A Canadian man jailed in Mauritania for his alleged links to a terrorist group has returned home from the North African country.

Aaron Yoon arrived at Toronto's Pearson Airport on Friday aboard an Air Canada flight from Paris. He was escorted off the plane by RCMP officers, likely for questioning, said CBC's Adrienne Arsenault.

"There is so much that the police really want to know from Aaron Yoon," she said. "From their perspective, it seems vital to understand what, if anything, he knows about how his friends were radicalized, how that happened, and who did that. And if so, are those people still in Canada, are they still a threat? Police have to urgently figure that out."

Yoon was detained for a brief time, then released, she added.

It will be difficult for Canadian authorities to arrest him, Arsenault said, unless they have "extremely compelling" evidence that he poses a threat to Canada. Yoon’s claim that he was tortured while in detention in Mauritania may invalidate evidence against him collected by investigators in that country, she said.

Xristos Katsiroubas (right) and Ali Medlej from Canada took part in an attack on an Algerian refinery and were killed. They are believed to have received training at an extremist camp in Mali. (CBC)

Yoon was arrested in the North African country in December of 2011, and sentenced to 18 months in jail.
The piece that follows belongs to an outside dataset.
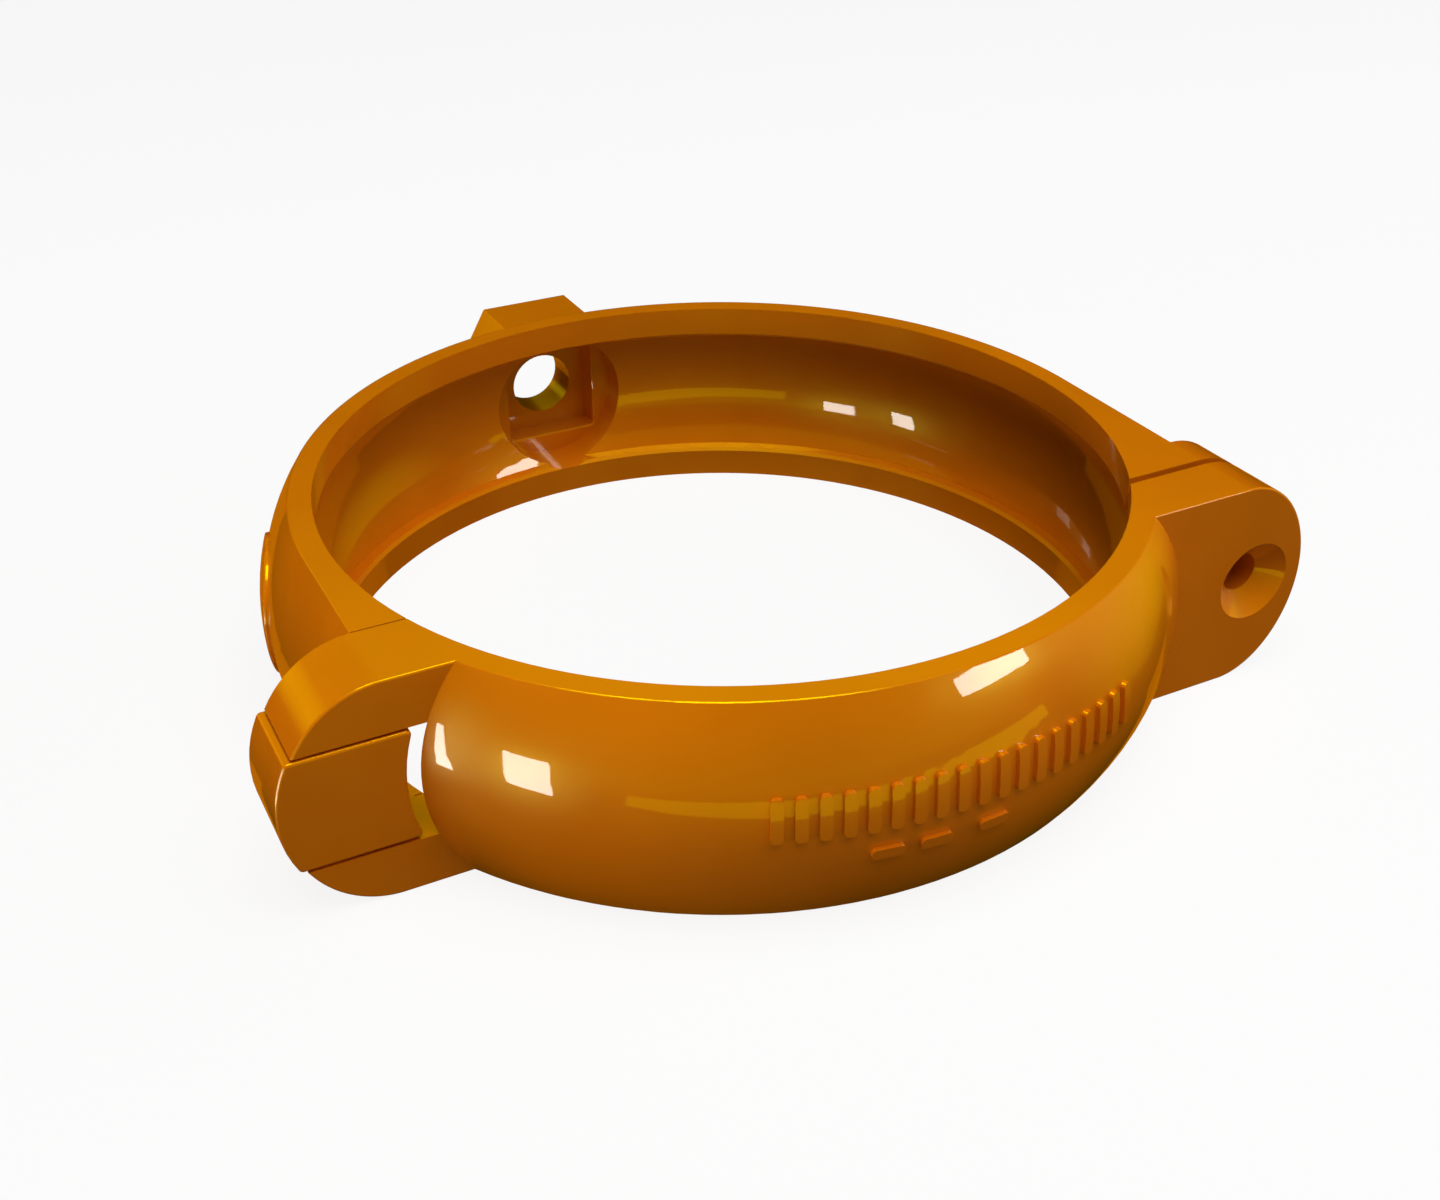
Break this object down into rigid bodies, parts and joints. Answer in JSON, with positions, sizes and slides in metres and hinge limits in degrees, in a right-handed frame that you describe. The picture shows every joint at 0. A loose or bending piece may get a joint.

He was released from prison there on Tuesday.

The 24-year-old Canadian was convicted of having ties to an al-Qaeda-affiliated group that operates in the North African region, and of posing a danger to Mauritanian national security.

The London, Ont., man had travelled to the area with two Canadian high school friends, Ali Medlej and Xris Katsiroubas. They were later killed while taking part in an attack on a natural gas plant in Algeria last year.

Twenty-seven other attackers and 37 hostages also died in the attack.

Court papers unsealed in New York last week said an Islamic militant named Mokhtar Belmokhtar appeared in an online video the day after the siege ended, claiming responsibility for the attack on behalf of al-Qaeda.

Belmokhtar left al-Qaeda in the Islamic Maghreb, the North African offshoot of the terrorist group, then formed his own spinoff.

Yoon has denied any link to terrorism, saying he went to Mauritania to learn Arabic and study the Qur'an. He has said he doesn't know how Medlej or Katsiroubas became linked with militants, and that he was tortured while in prison.

Aaron Yoon was arrested in Mauritania in December of 2011 and was sentenced to 18 months in prison there. (Google)

An official with Canada's Department of Foreign Affairs confirmed that a Canadian had been released from prison in Mauritania, but said the department would not be commenting further on the matter.

Yoon was escorted out of the country by Mauritanian intelligence officials, CBC's Adrienne Arsenault reported. He likely went to Morocco before starting the rest of his journey home by plane, she said.